My sister texted me last night, asking me if I would go up to NM and live with her. She already bought the ticket, set up a ride to the airport, everything. Which made me feel very heavily pressured into saying yes because of all she's done already to get me up there. But I'm terrified of traveling completely alone and feel I would **** up very badly, so I said no. Now I think she's mad at me. I feel ungrateful, especially since I've been wanting so badly to get out of here, and this was the perfect chance...all but the having to travel alone. I can't get over that. But, to be fair, she didn't ask me at all what I wanted to do before making all these plans for me. Of course she tried like hell to convince me into saying yes. We texted over 3 hours. By the end I just wanted to go to bed, I was tired and had a headache, so I finally just flat-out said No. She thinks I can't make a life for myself without her help, she even texted something to me along these lines. Oh yeah. Right after I told her I better not go because I felt like I would **** up, she said: "Your chances of ****ing up are way higher if you stay where you are." We kept on making exchanges like that all evening it seemed, me telling her why I can't go, followed by her telling me basically that the only way to have a good life is to go live with her. Which I don't necessarily believe: I have been making a plan of my own that I think is pretty reasonable. First, I'm going to finish high school. Then I'm going to look for work, and once I have a job I'm going to save up for my own place.
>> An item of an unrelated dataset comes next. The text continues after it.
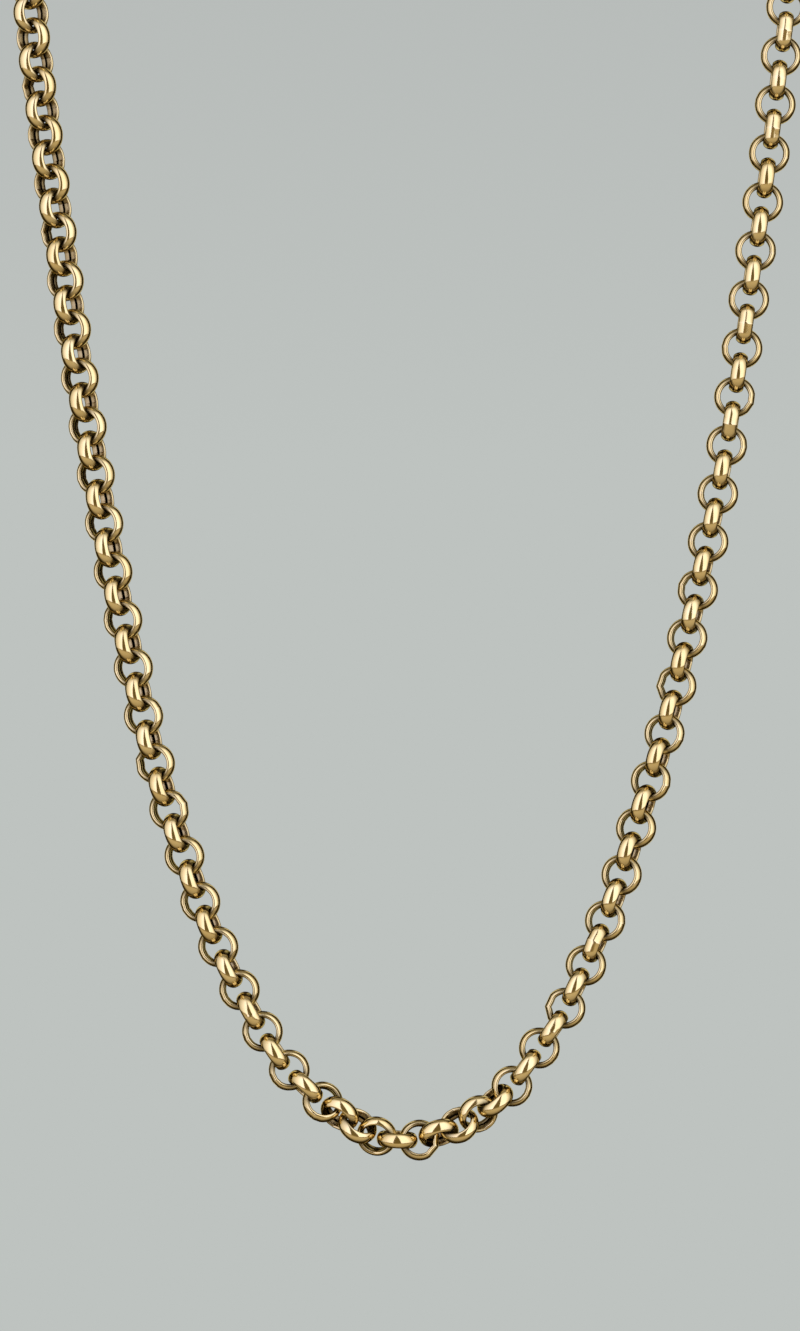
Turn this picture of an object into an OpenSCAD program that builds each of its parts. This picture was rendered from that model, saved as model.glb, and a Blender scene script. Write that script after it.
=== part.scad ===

However, when I told her this plan, she blew it off completely, like she thought no way in hell could I ever do it myself. I guess she thinks I have to be living with her to do anything. Why can't I make a new and better life for myself, without her help? It's not that I'm ungrateful, I feel very blessed that she would go through all this trouble for me. But like I said, she never bothered asking me first, before buying the ticket and all. And then she pretty much rushed me into making a decision. I said No, because I cannot possibly do the flying alone, I have no experience in flying, have never even been in an airport, and wouldn't know what the hell I'm doing. I'm so stupid I would probably board the wrong plane, then get in the wrong seat! And no one in an airport is going to help me find my way. I know because no one ever helps me with anything like that. So I said no, and now I feel bad about it. Was I wrong?
In any case, I can't take back my answer now, so does it even matter anymore?